Speaking alongside Mexican President Felipe Calderón, Obama said he has "not backed off at all" on a campaign pledge to try to restore the ban. It was instituted under President Clinton and allowed to lapse by President George W. Bush.
"I continue to believe that we can respect and honor the Second Amendment right in our Constitution -- the rights of sportsmen and hunters and homeowners that want to keep their families safe -- to lawfully bear arms, while dealing with assault weapons that, as we know here in Mexico, are used to fuel violence," Obama said.
Sorry, but didn't Holder just tell us that it was all on the back burner? What could explain such mixed messages? Do you think the President is saying what the Mexicans want to hear while in Mexico and saying what we (some of us, anyway) want to hear while at home?
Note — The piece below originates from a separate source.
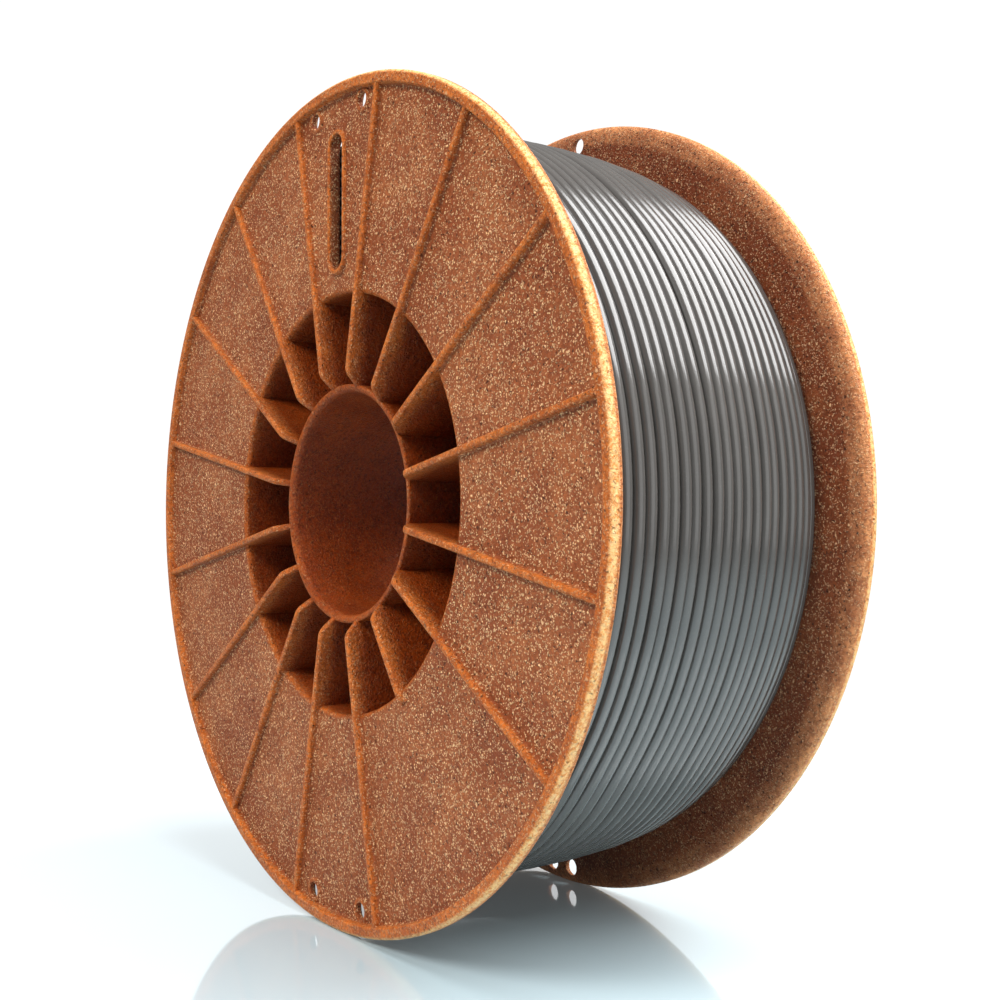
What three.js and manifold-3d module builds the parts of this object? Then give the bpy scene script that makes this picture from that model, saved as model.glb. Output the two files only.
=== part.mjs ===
// A 200 mm spool of 2.85 mm filament: two moulded halves, alike but for their rim holes, that snap
// together at mid-width, and the strand wound between their flanges, one ring of material for each
// wound layer.
//
// Millimetres, +Z up. The origin is the middle of the bore at mid-width. The spool's axis lies along Y,
// the front flange faces -Y, and the spool stands on its two rims.
// Angles run clockwise from the top, seen from the front.
import * as THREE from 'three';
import { mergeVertices } from 'three/addons/utils/BufferGeometryUtils.js';
import Module from 'manifold-3d';

const wasm = await Module();
wasm.setup();

// Overall size
const RIM_RADIUS = 100;
const HALF_WIDTH = 37.3;
const GAP = 0.3;                    // clearance between neighbouring pieces

// Flange
const FLANGE_INNER_FACE = 33.4;     // distances from mid-width
const FLANGE_OUTER_FACE = 35.4;
const LIP_INNER_RADIUS = 97;
const LIP_LAND_FROM = 97.4;         // flat ring on the lip that the spool lies on
const LIP_LAND_TO = 99.2;
const LIP_EDGE_ROUND = 1.0;
const LIP_CURVE_FROM = 94.3;        // the inner face bends outwards from here to the rim
const LIP_CURVE_DROP = 1.1;
const LIP_CURVE_STEPS = 4;

// Barrel, hub tube and the fins between them
const BARREL_OUTER_RADIUS = 51.8;
const BARREL_INNER_RADIUS = 49.8;
const BORE_RADIUS = 26.5;
const HUB_OUTER_RADIUS = 28.5;
const HUB_END = 33.8;
const HUB_MOUTH_RADIUS = 27.7;
const HUB_MOUTH_DEPTH = 1.8;
const FIN_COUNT = 16;
const FIN_THICKNESS = 1.7;
const FIN_TOP = 37.1;               // distance of the fins' and ribs' tops from mid-width
const FIN_FIRST_ANGLE = -11.25;
const SHORT_FIN = 7;                // this fin has no rib on the flange
const ROOT = 0.8;                   // how deep a joined shape reaches into its neighbour

// Sight slot, which shows how much filament is left
const SLOT_WIDTH = 5.9;
const SLOT_FROM = 55.7;
const SLOT_TO = 88.1;
const SLOT_BORDER = 1.1;
const SLOT_BORDER_TOP = 36.6;

// Rim holes for the strand's loose end
const FRONT_RIM_HOLES = { centre: 94.4, radius: 1.8, angles: [-6.7, 6.7, 173.3, 186.7] };
const REAR_RIM_HOLES = { centre: 95.6, radius: 2.1, angles: [-3.6, 3.6, 177.6, 182.4] };
const RIM_HOLE_SIDES = 12;
const COLLAR_WIDTH = 1.1;           // raised edge round a rim hole
const COLLAR_TOP = 35.9;

// Snap tongues on each half and the windows that they click into
const TONGUE_ANGLES = [45, 135];
const TONGUE_WIDTH = 10;
const TONGUE_INNER = 47.5;
const TONGUE_OUTER = 49.1;
const TONGUE_REACH = 6.6;           // past mid-width, into the other half
const TONGUE_ROOT_LENGTH = 9;
const CATCH_FROM = 3.6;
const CATCH_TO = 6.2;
const CATCH_OUTER = 50.7;
const WINDOW_CLEARANCE = 0.4;

// Filament, wound in layers that pack a little closer towards the flanges, so that the winding is crowned
const WOUND_RADIUS = 90.7;
const LAYER_COUNT = 15;
const CROWN_DROP = 2.2;             // each part of the outermost layer's drop from its middle to its ends
const CROWN_STEPS = [0, 0.5, 0.82, 1];
const LAYER_PITCH = (WOUND_RADIUS - BARREL_OUTER_RADIUS) / LAYER_COUNT;

// Facets round the axis
const HALF_SEGMENTS = 64;
const LAYER_SEGMENTS = 36;

const spoolPlastic = new THREE.MeshStandardMaterial({ color: '#b0622f', roughness: 0.5, metalness: 0.0 });
const filamentPlastic = new THREE.MeshStandardMaterial({ color: '#8a8886', roughness: 0.3, metalness: 0.0 });

const degrees = (angle) => THREE.MathUtils.degToRad(angle);

/** Turns a closed three.js geometry into a solid that can be cut and joined. */
function solid(geometry) {
  geometry.deleteAttribute('normal');
  geometry.deleteAttribute('uv');
  const merged = mergeVertices(geometry, 1e-4);
  return new wasm.Manifold(new wasm.Mesh({
    numProp: 3,
    vertProperties: new Float32Array(merged.attributes.position.array),
    triVerts: new Uint32Array(merged.index.array),
  }));
}

/** Gives a solid back as a geometry. */
function geometryOf(shape) {
  const mesh = shape.getMesh();
  const geometry = new THREE.BufferGeometry();
  geometry.setAttribute('position', new THREE.BufferAttribute(new Float32Array(mesh.vertProperties), 3));
  geometry.setIndex(new THREE.BufferAttribute(new Uint32Array(mesh.triVerts), 1));
  geometry.computeVertexNormals();
  return geometry;
}

/**
 * Revolves an anticlockwise outline of [radius, y] points about the Y axis. The flats of the ring, not
 * its corners, lie at the given radii, and one flat is at the very bottom for the spool to stand on.
 */
function revolve(outline, segments) {
  const halfFacet = Math.PI / segments;
  const points = outline.map(([radius, y]) => new THREE.Vector2(radius / Math.cos(halfFacet), y));
  points.push(points[0].clone());
  return new THREE.LatheGeometry(points, segments, halfFacet, 2 * Math.PI);
}

/** A plate with an outline of [x, z] in the plane of the flange, between two distances on the -Y side. */
function flangePlate(shape, from, to, curveSegments) {
  const geometry = new THREE.ExtrudeGeometry(shape, { depth: to - from, bevelEnabled: false, curveSegments });
  geometry.rotateX(Math.PI / 2);
  geometry.translate(0, -from, 0);
  return geometry;
}

/** The flange with its lip, and the half of the barrel that carries the winding. */
function flangeAndBarrel() {
  const lipCurve = [];
  for (let step = 0; step <= LIP_CURVE_STEPS; step += 1) {
    const turn = (step / LIP_CURVE_STEPS) * (Math.PI / 2);
    const radius = LIP_CURVE_FROM + (RIM_RADIUS - LIP_CURVE_FROM) * Math.cos(turn);
    const y = -FLANGE_INNER_FACE - LIP_CURVE_DROP * (1 - Math.sin(turn));
    lipCurve.push([radius, y]);
  }
  return revolve([
    [BARREL_INNER_RADIUS, -GAP / 2],
    [BARREL_INNER_RADIUS, -FLANGE_OUTER_FACE],
    [LIP_INNER_RADIUS, -FLANGE_OUTER_FACE],
    [LIP_LAND_FROM, -HALF_WIDTH],
    [LIP_LAND_TO, -HALF_WIDTH],
    [RIM_RADIUS, -HALF_WIDTH + LIP_EDGE_ROUND],
    ...lipCurve,
    [BARREL_OUTER_RADIUS, -FLANGE_INNER_FACE],
    [BARREL_OUTER_RADIUS, -GAP / 2],
  ], HALF_SEGMENTS);
}

/** The tube round the bore, with a rounded mouth. */
function hubTube() {
  const mouthMiddle = (BORE_RADIUS + HUB_MOUTH_RADIUS) / 2 - 0.2;
  return revolve([
    [BORE_RADIUS, -GAP / 2],
    [BORE_RADIUS, -HUB_END + HUB_MOUTH_DEPTH],
    [mouthMiddle, -HUB_END + HUB_MOUTH_DEPTH / 3],
    [HUB_MOUTH_RADIUS, -HUB_END],
    [HUB_OUTER_RADIUS, -HUB_END],
    [HUB_OUTER_RADIUS, -GAP / 2],
  ], HALF_SEGMENTS);
}

/** One fin from the hub tube to the barrel, carried on over the flange as a rib unless it is short. */
function fin(index) {
  const hubRoot = HUB_OUTER_RADIUS - ROOT;
  const ribEnd = LIP_INNER_RADIUS + ROOT;
  const ribBase = -FLANGE_OUTER_FACE + ROOT;
  const outline = [
    [hubRoot, -GAP / 2],
    [hubRoot, -HUB_END],
    [hubRoot + 2.1, -FIN_TOP + 1.5],
    [hubRoot + 4.6, -FIN_TOP + 0.4],
    [hubRoot + 6.4, -FIN_TOP],
  ];
  if (index === SHORT_FIN) {
    outline.push([BARREL_INNER_RADIUS + ROOT, -FIN_TOP], [BARREL_OUTER_RADIUS, ribBase]);
  } else {
    outline.push([ribEnd - 1.4, -FIN_TOP], [ribEnd, -FIN_TOP + 0.4], [ribEnd, ribBase]);
  }
  outline.push([BARREL_INNER_RADIUS + ROOT, ribBase], [BARREL_INNER_RADIUS + ROOT, -GAP / 2]);
  const shape = new THREE.Shape(outline.map(([radius, y]) => new THREE.Vector2(radius, y)));
  const geometry = new THREE.ExtrudeGeometry(shape, { depth: FIN_THICKNESS, bevelEnabled: false });
  geometry.translate(0, 0, -FIN_THICKNESS / 2);
  geometry.rotateY(degrees(FIN_FIRST_ANGLE + (360 / FIN_COUNT) * index - 90));
  return geometry;
}

/** A slot outline with round ends, upright above the bore. */
function slotShape(width, from, to) {
  const round = width / 2;
  const shape = new THREE.Shape();
  shape.absarc(0, to - round, round, 0, Math.PI, false);
  shape.absarc(0, from + round, round, Math.PI, 2 * Math.PI, false);
  return shape;
}

/** A round pin along Y over a rim hole, whose middle is at the given radius and angle. */
function rimPin(centre, angle, radius, from, to) {
  const geometry = new THREE.CylinderGeometry(radius, radius, to - from, RIM_HOLE_SIDES);
  const turn = degrees(angle);
  geometry.translate(centre * Math.sin(turn), -(from + to) / 2, centre * Math.cos(turn));
  return geometry;
}

/** A block inside the barrel at one angle, given by its width, its radii and its ends along Y. */
function barrelBlock(angle, width, inner, outer, fromY, toY) {
  const geometry = new THREE.BoxGeometry(width, toY - fromY, outer - inner);
  geometry.translate(0, (fromY + toY) / 2, (inner + outer) / 2);
  geometry.rotateY(degrees(angle));
  return geometry;
}

/** One half of the spool with its set of rim holes, as it lies at the front. */
function spoolHalf(rimHoles) {
  let half = solid(flangeAndBarrel()).add(solid(hubTube()));
  for (let index = 0; index < FIN_COUNT; index += 1) {
    half = half.add(solid(fin(index)));
  }

  const borderShape = slotShape(SLOT_WIDTH + 2 * SLOT_BORDER, SLOT_FROM - SLOT_BORDER, SLOT_TO + SLOT_BORDER);
  half = half.add(solid(flangePlate(borderShape, FLANGE_OUTER_FACE - ROOT, SLOT_BORDER_TOP, 6)));
  const slot = slotShape(SLOT_WIDTH, SLOT_FROM, SLOT_TO);
  half = half.subtract(solid(flangePlate(slot, FLANGE_INNER_FACE - ROOT, HALF_WIDTH + ROOT, 6)));

  const { centre, radius, angles } = rimHoles;
  for (const angle of angles) {
    const collar = rimPin(centre, angle, radius + COLLAR_WIDTH, FLANGE_OUTER_FACE - ROOT, COLLAR_TOP);
    half = half.add(solid(collar));
  }
  for (const angle of angles) {
    const hole = rimPin(centre, angle, radius, FLANGE_INNER_FACE - ROOT, HALF_WIDTH + ROOT);
    half = half.subtract(solid(hole));
  }

  const tongueRootOuter = BARREL_INNER_RADIUS + ROOT;
  const windowWidth = TONGUE_WIDTH + 2 * WINDOW_CLEARANCE;
  const windowOuter = BARREL_OUTER_RADIUS + ROOT;
  for (const angle of TONGUE_ANGLES) {
    const windowFrom = -CATCH_TO - WINDOW_CLEARANCE;
    const windowTo = -CATCH_FROM + WINDOW_CLEARANCE;
    half = half.add(solid(
      barrelBlock(angle, TONGUE_WIDTH, TONGUE_INNER, tongueRootOuter, -TONGUE_ROOT_LENGTH, -GAP / 2)));
    half = half.add(solid(
      barrelBlock(angle, TONGUE_WIDTH, TONGUE_INNER, TONGUE_OUTER, -TONGUE_ROOT_LENGTH / 2, TONGUE_REACH)));
    half = half.add(solid(
      barrelBlock(angle, TONGUE_WIDTH, TONGUE_OUTER - ROOT, CATCH_OUTER, CATCH_FROM, CATCH_TO)));
    half = half.subtract(solid(
      barrelBlock(-angle, windowWidth, TONGUE_OUTER, windowOuter, windowFrom, windowTo)));
  }
  return geometryOf(half);
}

/** Outer radius of the winding up to a number of layers, at a part of the way from the middle to an end. */
function woundRadius(layers, part) {
  const drop = CROWN_DROP * (part ** 2 + part ** 8);
  return BARREL_OUTER_RADIUS + LAYER_PITCH * layers - drop * (layers / LAYER_COUNT);
}

/** One wound layer of the strand, as the ring of space that its turns fill. */
function filamentLayer(index) {
  const side = FLANGE_INNER_FACE - GAP;
  const parts = [...CROWN_STEPS.slice(1).map((part) => -part).reverse(), ...CROWN_STEPS];
  const outside = parts.map((part) => [woundRadius(index + 1, Math.abs(part)), part * side]);
  const inside = parts.map((part) => [woundRadius(index, Math.abs(part)) + GAP, part * side]);
  return revolve([...outside, ...inside.reverse()], LAYER_SEGMENTS);
}

const spool = new THREE.Group();

function addPiece(name, geometry, material) {
  const mesh = new THREE.Mesh(geometry, material.clone());
  mesh.name = name;
  spool.add(mesh);
  return mesh;
}

addPiece('front_half', spoolHalf(FRONT_RIM_HOLES), spoolPlastic);
addPiece('rear_half', spoolHalf(REAR_RIM_HOLES), spoolPlastic).rotation.z = Math.PI;

for (let index = 0; index < LAYER_COUNT; index += 1) {
  const name = `filament_layer_${String(index + 1).padStart(2, '0')}`;
  addPiece(name, filamentLayer(index), filamentPlastic);
}

export default spool;
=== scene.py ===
"""Looks of the filament spool: two moulded halves and the wound strand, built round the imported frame.

Lengths are in millimetres until a mesh is made, which turns them into metres. The axis is Y, the front
flange faces -Y, and angles run clockwise from the top, seen from the front. A depth is a distance from
mid-width towards a half's own flange.
"""

import math

import bmesh
import bpy
import numpy as np
from mathutils import Euler, Matrix, Vector


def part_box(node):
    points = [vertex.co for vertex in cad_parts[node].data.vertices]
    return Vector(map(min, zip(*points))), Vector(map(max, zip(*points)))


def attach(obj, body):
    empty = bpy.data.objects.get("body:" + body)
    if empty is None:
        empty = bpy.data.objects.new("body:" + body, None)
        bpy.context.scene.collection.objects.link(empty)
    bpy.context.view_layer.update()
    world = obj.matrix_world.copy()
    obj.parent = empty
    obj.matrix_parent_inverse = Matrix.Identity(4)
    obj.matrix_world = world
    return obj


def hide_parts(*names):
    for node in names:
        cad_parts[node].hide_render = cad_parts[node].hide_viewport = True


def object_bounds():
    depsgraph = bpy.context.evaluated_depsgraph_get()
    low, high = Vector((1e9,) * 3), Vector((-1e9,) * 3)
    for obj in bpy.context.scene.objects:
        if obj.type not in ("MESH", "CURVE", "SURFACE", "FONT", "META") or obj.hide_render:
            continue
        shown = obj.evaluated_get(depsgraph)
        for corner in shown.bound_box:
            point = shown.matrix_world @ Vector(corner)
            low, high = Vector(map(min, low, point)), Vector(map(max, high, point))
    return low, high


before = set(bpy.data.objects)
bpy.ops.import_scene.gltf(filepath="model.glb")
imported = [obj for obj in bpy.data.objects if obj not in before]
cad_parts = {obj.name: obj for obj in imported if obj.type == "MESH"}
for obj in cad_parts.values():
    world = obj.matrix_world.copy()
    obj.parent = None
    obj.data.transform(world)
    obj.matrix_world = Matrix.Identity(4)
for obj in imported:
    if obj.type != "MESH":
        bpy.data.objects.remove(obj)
cad_low, cad_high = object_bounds()
MM = 0.001
ALONG = np.array([0, 1, 0])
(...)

Perhaps the messages are not so contradictory. In Mexico, Obama made no reference to a timetable. Maybe the economy and other issues will continue to take precedence, like Holder said. This commitment from the President is reassuring at least in knowing that the whole idea is not abandoned.
Mr. Calderón had some interesting things to say too.
Calderón said that the link between Mexican drug violence and the U.S. ban on 19 types of military-style semi-automatic rifles -- which lapsed in 2004 -- is clear.
"From the moment the the prohibition on the sale of assault weapons was lifted a few years ago, we have seen an increase in the power of organized crime in Mexico," Calderón said.
He said that more than 16,000 assault weapons have been seized in the crackdown on drug traffickers, with almost 9 in 10 coming from the United States.
The famous 90% comes up again. The last time Helmke used that figure, the whole gun-toting world went wild with accusations of lying and deceit. It turned out he was quoting the ATF. I wonder where the president of Mexico got the same figure and why he's announcing it to the world. Maybe he's doing so because it's accurate.
Another interesting thing was mentioned. The lapsed assault weapons ban would ban "19 types of military-style semi-automatic rifles." That sounds extremely specific and very clear. So, what was all that talk about anti-gun people not knowing the difference between fully-automatic and semi-automatic? What was all that ridicule about people who didn't know what a "gun shroud" was?
To me it sounds like much of what the pro-gun crowd have been throwing into the mix is diversion and confusion. The Assault Weapons Ban, contrary to what they would make you believe, is a clearly written piece of legislation that had a greatly beneficial effect on the U.S. and its nearest neighbor, Mexico. The real problem that gun folks have with it is, I imagine, that it might take away some of their favorite toys.
What's your opinion? Among those 19 prohibited weapons are there any which are necessary for self protection or for hunting? When something like that goes into effect, what happens to all the assault weapons already in the hands of private citizens? What happens to all the ones in gun shops right now?